* WRITTEN EXERCISE
Copy, from the entries below, each line where the word "shown" can be found.

— start of SOURCE RECORDS —

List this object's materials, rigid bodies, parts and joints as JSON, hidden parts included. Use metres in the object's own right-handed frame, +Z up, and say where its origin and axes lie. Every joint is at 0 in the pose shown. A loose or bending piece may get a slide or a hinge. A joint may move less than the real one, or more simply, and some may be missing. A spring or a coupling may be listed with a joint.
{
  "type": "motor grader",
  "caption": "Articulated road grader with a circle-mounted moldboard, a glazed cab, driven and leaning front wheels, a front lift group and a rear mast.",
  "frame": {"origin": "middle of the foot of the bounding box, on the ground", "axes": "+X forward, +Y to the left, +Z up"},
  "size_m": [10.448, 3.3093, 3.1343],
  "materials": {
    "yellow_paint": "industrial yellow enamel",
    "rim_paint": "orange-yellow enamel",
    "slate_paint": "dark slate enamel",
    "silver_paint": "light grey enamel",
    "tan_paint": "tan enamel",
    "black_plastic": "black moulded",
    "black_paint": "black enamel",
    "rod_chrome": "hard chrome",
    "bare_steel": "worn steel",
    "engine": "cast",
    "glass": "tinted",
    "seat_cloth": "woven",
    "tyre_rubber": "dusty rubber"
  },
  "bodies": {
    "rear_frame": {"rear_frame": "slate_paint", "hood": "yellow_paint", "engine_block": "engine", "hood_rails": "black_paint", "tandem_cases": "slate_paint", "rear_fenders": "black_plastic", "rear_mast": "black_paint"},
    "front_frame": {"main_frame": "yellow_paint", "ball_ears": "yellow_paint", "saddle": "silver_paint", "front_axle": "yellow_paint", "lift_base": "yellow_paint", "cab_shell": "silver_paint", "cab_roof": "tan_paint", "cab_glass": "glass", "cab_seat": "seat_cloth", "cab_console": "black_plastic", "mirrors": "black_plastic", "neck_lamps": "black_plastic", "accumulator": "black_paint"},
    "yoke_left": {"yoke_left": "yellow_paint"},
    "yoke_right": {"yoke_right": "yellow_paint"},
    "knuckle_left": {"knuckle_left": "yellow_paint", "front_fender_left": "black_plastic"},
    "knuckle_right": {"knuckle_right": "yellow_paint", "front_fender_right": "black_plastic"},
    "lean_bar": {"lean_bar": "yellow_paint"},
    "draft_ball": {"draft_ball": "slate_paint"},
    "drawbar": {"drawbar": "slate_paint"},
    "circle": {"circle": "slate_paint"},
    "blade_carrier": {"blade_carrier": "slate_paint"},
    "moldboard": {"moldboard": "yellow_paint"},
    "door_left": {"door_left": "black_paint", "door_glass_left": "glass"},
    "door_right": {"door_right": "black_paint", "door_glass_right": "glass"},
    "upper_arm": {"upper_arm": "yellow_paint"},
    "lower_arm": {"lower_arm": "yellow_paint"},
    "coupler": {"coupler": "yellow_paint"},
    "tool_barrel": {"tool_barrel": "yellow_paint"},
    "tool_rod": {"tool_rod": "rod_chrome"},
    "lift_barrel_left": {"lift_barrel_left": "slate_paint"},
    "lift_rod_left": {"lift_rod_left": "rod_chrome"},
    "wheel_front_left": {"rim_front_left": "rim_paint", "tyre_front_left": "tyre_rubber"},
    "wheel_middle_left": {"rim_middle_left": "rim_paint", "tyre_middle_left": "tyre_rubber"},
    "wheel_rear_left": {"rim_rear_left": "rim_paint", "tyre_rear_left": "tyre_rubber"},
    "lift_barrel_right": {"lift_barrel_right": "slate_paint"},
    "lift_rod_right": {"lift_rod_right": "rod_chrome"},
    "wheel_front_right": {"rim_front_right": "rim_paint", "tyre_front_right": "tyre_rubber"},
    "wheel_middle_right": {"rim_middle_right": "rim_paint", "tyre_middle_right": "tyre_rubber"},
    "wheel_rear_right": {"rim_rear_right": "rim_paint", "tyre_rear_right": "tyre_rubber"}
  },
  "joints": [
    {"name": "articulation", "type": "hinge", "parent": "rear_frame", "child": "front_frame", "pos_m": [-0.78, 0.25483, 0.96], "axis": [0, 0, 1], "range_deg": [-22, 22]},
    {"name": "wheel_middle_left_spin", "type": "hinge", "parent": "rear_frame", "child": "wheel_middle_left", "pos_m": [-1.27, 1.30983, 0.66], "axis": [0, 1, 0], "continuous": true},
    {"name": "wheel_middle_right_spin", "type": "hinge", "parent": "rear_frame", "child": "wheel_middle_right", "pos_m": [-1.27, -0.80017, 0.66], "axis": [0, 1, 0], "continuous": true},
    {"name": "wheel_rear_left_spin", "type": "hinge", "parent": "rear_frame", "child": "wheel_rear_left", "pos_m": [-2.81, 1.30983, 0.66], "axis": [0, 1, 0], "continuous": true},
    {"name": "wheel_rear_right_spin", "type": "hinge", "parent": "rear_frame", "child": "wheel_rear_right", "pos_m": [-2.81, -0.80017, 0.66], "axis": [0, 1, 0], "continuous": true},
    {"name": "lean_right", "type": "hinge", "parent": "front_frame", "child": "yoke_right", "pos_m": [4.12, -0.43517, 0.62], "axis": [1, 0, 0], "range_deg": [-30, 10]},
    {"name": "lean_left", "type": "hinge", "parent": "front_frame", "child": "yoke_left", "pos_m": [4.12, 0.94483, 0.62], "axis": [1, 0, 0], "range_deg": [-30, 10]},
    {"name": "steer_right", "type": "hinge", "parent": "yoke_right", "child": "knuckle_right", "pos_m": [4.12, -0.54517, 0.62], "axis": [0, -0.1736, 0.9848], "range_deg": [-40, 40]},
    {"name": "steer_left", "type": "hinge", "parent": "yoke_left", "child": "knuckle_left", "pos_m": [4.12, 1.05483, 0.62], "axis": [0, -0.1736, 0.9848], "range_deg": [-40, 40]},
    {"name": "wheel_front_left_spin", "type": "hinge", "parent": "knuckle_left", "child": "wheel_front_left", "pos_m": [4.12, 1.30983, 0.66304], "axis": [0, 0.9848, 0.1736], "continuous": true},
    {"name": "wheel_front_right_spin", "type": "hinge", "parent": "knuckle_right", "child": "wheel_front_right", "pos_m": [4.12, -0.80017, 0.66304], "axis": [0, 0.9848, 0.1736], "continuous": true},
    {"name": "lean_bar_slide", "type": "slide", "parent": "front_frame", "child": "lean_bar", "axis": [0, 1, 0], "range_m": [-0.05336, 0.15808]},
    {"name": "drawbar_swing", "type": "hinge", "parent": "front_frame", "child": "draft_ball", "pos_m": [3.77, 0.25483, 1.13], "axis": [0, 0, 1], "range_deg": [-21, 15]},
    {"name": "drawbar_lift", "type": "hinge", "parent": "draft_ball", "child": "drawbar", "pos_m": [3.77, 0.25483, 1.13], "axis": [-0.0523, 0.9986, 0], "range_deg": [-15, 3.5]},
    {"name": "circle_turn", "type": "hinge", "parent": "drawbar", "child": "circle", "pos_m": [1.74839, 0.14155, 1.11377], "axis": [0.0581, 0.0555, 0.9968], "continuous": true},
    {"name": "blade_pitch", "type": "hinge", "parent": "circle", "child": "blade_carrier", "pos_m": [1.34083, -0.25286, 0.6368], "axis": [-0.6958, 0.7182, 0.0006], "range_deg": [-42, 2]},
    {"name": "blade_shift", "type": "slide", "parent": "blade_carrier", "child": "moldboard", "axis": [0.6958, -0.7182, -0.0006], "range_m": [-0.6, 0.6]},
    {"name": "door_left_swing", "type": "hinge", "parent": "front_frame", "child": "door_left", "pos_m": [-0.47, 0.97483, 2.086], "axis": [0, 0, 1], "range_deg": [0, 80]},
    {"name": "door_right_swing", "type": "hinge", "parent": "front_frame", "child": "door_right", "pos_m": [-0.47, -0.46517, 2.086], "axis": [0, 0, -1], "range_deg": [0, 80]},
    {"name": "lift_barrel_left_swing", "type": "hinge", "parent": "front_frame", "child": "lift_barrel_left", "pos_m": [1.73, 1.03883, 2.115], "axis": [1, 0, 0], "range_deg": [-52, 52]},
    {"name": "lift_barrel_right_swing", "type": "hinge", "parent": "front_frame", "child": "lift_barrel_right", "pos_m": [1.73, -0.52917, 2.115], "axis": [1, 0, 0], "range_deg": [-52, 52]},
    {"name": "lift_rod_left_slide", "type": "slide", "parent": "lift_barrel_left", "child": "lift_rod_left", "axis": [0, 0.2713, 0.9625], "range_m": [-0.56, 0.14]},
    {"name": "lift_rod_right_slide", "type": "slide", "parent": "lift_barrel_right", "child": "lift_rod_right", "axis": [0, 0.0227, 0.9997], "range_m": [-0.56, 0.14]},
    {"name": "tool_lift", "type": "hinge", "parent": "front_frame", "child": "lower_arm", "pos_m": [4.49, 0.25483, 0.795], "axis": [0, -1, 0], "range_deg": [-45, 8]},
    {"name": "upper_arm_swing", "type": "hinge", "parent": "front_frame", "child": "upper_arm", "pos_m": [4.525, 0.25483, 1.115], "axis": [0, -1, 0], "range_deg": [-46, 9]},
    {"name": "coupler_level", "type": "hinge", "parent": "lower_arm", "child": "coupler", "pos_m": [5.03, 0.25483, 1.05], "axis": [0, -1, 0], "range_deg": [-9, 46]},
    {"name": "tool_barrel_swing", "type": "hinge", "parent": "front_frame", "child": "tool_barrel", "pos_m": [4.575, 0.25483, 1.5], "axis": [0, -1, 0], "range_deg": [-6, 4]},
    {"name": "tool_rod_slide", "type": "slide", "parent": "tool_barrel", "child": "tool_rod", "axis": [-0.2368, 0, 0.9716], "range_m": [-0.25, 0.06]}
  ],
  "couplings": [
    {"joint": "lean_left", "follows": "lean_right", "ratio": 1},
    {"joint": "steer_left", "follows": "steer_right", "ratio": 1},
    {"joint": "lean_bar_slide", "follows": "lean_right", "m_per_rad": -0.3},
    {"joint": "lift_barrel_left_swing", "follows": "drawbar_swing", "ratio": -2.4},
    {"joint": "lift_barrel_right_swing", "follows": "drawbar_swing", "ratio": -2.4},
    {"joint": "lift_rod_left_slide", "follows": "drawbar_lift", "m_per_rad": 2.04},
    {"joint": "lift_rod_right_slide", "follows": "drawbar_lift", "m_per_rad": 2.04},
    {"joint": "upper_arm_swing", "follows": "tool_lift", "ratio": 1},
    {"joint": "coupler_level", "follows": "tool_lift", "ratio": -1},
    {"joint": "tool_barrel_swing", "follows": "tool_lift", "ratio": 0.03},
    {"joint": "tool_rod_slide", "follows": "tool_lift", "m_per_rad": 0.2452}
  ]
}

— end of SOURCE RECORDS —
— start of SOURCE RECORDS —

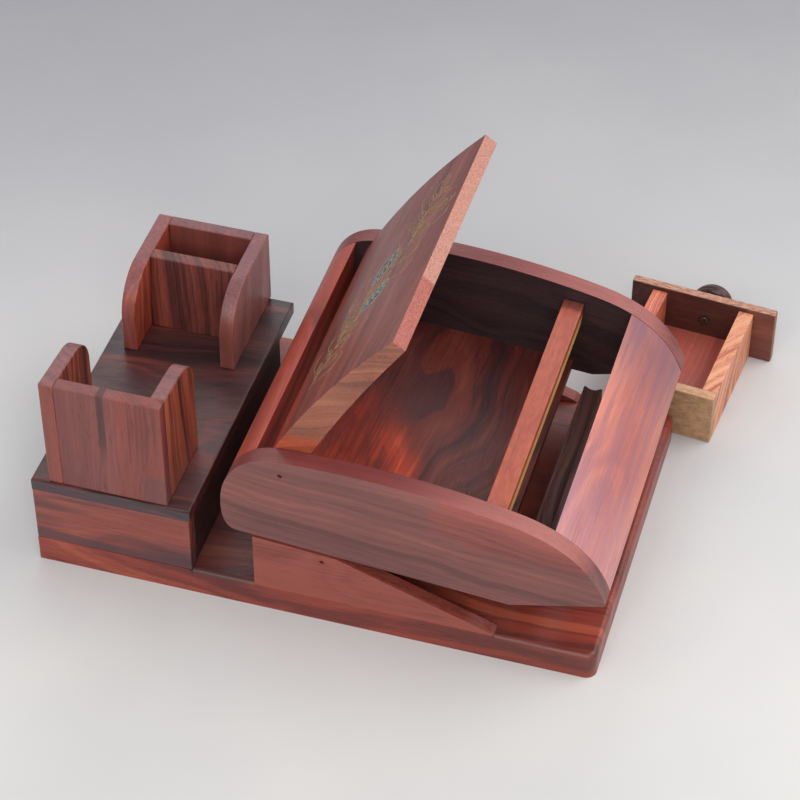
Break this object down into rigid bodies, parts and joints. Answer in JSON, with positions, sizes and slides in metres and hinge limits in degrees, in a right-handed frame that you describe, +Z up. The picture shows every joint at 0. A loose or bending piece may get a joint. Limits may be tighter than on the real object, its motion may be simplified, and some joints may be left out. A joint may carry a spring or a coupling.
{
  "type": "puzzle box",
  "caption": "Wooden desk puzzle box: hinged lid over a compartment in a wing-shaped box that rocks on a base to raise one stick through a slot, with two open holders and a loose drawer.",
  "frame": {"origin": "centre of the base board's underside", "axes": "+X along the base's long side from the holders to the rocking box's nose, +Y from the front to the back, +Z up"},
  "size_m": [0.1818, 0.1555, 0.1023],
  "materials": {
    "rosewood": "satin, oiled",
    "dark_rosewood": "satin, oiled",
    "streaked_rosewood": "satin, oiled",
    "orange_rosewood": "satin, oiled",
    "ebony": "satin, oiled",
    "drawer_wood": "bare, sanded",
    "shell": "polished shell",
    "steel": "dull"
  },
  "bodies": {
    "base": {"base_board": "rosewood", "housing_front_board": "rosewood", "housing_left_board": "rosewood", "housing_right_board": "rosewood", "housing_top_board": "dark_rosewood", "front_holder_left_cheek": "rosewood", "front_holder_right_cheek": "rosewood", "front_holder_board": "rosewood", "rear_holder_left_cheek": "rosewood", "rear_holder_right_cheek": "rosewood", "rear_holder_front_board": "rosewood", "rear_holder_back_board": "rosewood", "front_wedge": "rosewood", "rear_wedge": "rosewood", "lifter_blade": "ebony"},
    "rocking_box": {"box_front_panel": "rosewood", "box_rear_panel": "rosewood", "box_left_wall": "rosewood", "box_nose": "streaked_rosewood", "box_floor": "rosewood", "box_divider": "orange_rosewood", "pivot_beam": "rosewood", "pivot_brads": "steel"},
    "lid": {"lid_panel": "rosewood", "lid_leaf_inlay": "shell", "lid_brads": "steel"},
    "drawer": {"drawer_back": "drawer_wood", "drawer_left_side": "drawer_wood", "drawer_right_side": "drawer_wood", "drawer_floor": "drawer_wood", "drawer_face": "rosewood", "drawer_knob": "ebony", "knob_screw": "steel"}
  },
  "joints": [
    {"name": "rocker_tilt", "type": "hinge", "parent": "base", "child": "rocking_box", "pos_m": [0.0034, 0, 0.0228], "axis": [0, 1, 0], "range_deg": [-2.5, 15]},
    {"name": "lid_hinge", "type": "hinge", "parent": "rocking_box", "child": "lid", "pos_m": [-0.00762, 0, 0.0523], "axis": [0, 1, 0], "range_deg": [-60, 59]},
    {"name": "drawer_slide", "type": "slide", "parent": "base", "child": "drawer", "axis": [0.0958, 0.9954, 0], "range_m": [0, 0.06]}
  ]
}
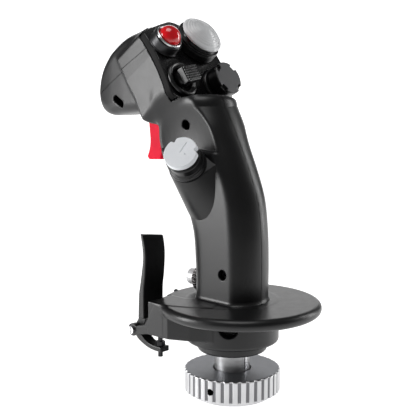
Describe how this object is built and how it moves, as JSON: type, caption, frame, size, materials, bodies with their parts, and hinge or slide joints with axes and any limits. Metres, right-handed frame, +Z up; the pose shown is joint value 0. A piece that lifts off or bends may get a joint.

— end of SOURCE RECORDS —

* EXERCISE RESULT
List this object's materials, rigid bodies, parts and joints as JSON, hidden parts included. Use metres in the object's own right-handed frame, +Z up, and say where its origin and axes lie. Every joint is at 0 in the pose shown. A loose or bending piece may get a slide or a hinge. A joint may move less than the real one, or more simply, and some may be missing. A spring or a coupling may be listed with a joint.
Describe how this object is built and how it moves, as JSON: type, caption, frame, size, materials, bodies with their parts, and hinge or slide joints with axes and any limits. Metres, right-handed frame, +Z up; the pose shown is joint value 0. A piece that lifts off or bends may get a joint.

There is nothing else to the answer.